GSA Connects 2023 Meeting in Pittsburgh, Pennsylvania

Paper No. 221-10
Presentation Time: 10:45 AM

DO FAULT SCARPS ACTUALLY "DIFFUSE?"


GRAY, Harrison, U.S. Geological Survey, Denver Federal Center, Box 25046, MS 974, Denver, CO 80225, DOANE, Tyler, Department of Earth and Atmospheric Sciences, Indiana University Bloomington, 1001 E 10th St, Bloomington, IN 47408 and NICOVICH, Sylvia, U.S. Geological Survey, Geology, Minerals, Energy, and Geophysics Science Center, 350 N. Akron Road, Moffett Field, CA 94035

Fault scarps are meter-scale locations of relief created by surface-rupturing earthquakes. Fault scarps hold a unique place in the history of hillslope geomorphology because they have straightforward initial conditions and are modified by the same processes as hillslope. In fact, the original models of model for hillslope evolution focused on diffusivity applications to fault scarps. However, diffusion-based conceptions of hillslope sediment transport process may not be the best representation of fault scarp evolution. The steep nature of fault scarps may instead lend themselves more towards formulations incorporating the concept of nonlocality, where far-field locations upslope of a point contributes to the sediment flux at said point.
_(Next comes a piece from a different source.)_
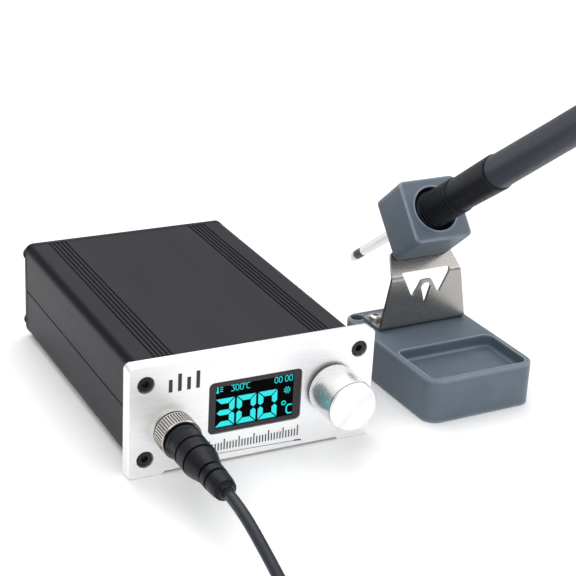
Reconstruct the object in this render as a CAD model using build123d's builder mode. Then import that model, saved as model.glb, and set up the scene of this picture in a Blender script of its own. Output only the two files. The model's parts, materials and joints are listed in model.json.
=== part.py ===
"""Soldering station: control unit, iron stand, iron and the cord that joins them.

Millimetres, +Z up, floor at Z = 0, front of the unit towards -Y.
The origin is on the floor under the middle of the unit, stand and iron together.
"""
import os
from math import cos, pi, radians, sin, tan

from build123d import *

os.makedirs("parts", exist_ok=True)

# ---------------------------------------------------------------- driving dimensions
# control unit
unit_x, unit_y = -36.19, 25.97        # middle of the unit on the floor
unit_depth = 125.6                    # front panel face to rear panel face
panel_w, panel_h, panel_t = 95.0, 43.0, 5.0
panel_corner = 2.2
foot_gap_w, foot_gap_h = 67.5, 1.0    # raised stretch of the front panel's bottom edge
rear_t, rear_foot_w, rear_foot_h, rear_foot_in = 2.0, 12.0, 4.0, 8.0   # rear panel, its two low feet
body_w, body_low, body_top, body_corner = 86.8, 1.2, 40.2, 3.6
seam_z = 20.7
wall = 2.2
boss_r = 3.1
groove_w, groove_depth, groove_pitch, groove_first, groove_count = 0.8, 0.6, 1.65, 27.2, 5
board_z, board_t, board_len = 11.8, 1.6, 96.0
slot_rib = 1.5
screw_x, screw_low, screw_high = 41.2, 7.1, 35.8
screw_r, screw_head_r, screw_head_h, screw_len = 1.5, 2.75, 3.0, 10.0
counterbore_r, counterbore_depth = 3.2, 3.6
slack = 0.05                          # radial gap of screws and other fitted pieces

# display
window_x, window_z, window_w, window_h, window_corner = 0.4, 22.0, 36.2, 20.2, 2.0
active_w, active_h, active_z = 30.4, 16.4, 21.7        # opening of the frame round the glass
frame_recess, frame_t, glass_t = 0.6, 0.6, 1.5

# knob and encoder
knob_x, knob_z, knob_r, knob_len, knob_gap = 30.3, 22.5, 9.4, 16.6, 0.9
shaft_r, shaft_end, bushing_r, bushing_end = 3.0, 13.5, 4.0, 2.6
encoder_w, encoder_h, encoder_t = 12.4, 13.2, 7.0
cavity_r, cavity_start, cavity_deep = 4.6, 1.2, 4.2    # room behind the bushing for the shaft's foot
shaft_foot_r, shaft_foot_t, push_gap = 4.2, 1.0, 1.2   # push_gap: foot to the bushing at rest

# socket and plug
plug_x, plug_z = -31.4, 17.4
thread_r, flange_r, flange_t = 6.0, 7.3, 1.2
shell_back, shell_front = 11.0, 7.0    # ends of the socket's shell behind and before the face
core_r, pin_face, pin_ring_r, pin_r = 5.0, 2.0, 2.9, 0.6
ring_r, ring_start, ring_end = 7.5, 1.5, 9.4
knurl_count, knurl_depth, knurl_w = 48, 0.3, 0.5
boot_end = 46.4
boot_groove_w, boot_groove_r = 1.0, 5.75               # width, radius of their floors
inlet_x, inlet_z, inlet_r = -24.0, 20.0, 5.6           # on the rear panel, seen from behind

# stand
stand_yaw = 1.5
stand_x, stand_y = unit_x + 71.75, unit_y - 66.06
base_w, base_d, base_h, base_corner = 48.3, 67.2, 17.7, 6.0
tray_rim, tray_back, tray_depth, tray_corner = 2.4, 29.2, 5.0, 3.6
store_x, store_y, store_r, store_depth = 4.6, 62.8, 2.8, 13.0
sheet_t, bend_r, foot_bend_r = 1.2, 2.0, 0.8
foot_screw_half, foot_screw_y, foot_screw_len = 16.5, 56.3, 8.0
bracket_x, bracket_y = 25.6, 46.5     # middle of the sheet, its front face
bracket_half, bracket_taper = 20.0, 0.175
bend_z = 39.9
flange_back = 61.5
holder_tilt = 41.2
holder_size, holder_depth, holder_corner = 25.8, 20.0, 2.2
holder_bore_r, holder_back_r, holder_back_wall = 9.2, 5.5, 5.0
holder_up = 7.3                       # along the leaning plate, from its bend to the block
plate_above = 22.5                    # from there to the plate's top edge
shoulder, tongue_half = 11.4, 10.2    # where the plate narrows to its tongue, half its width
holder_screw_x, holder_screw_up, holder_screw_len = 7.2, 12.6, 5.4
pan_r, pan_h, cross_len, cross_w = 2.7, 2.0, 2.6, 0.6  # pan-head cross screws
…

In this presentation, we review predictions of both diffusion based and nonlocal models of fault scarp topographic evolution. We compare these data with a well-preserved field site at Deep Creek, Utah and with a data compilation of published fault scarp topographic profiles. Through this comparison, we find that fault scarp topographic evolution shows a signature of nonlocal sediment transport that is especially pronounced for fault scarps that record a single rupture and is subtly present for much older scarps with multi-rupture histories. When compared with field site data, the nonlocal model produces a notably more realistic simulation of fault scarp evolution; both in depositional patters within the accommodation space formed from earthquakes and in the scarp profile form overall. As scarp-like features are very common in hillslopes, particularly at the interface between hillslopes and channels, the finding that nonlocality best explains scarps may have major implications for our theories of hillslope topographic evolution.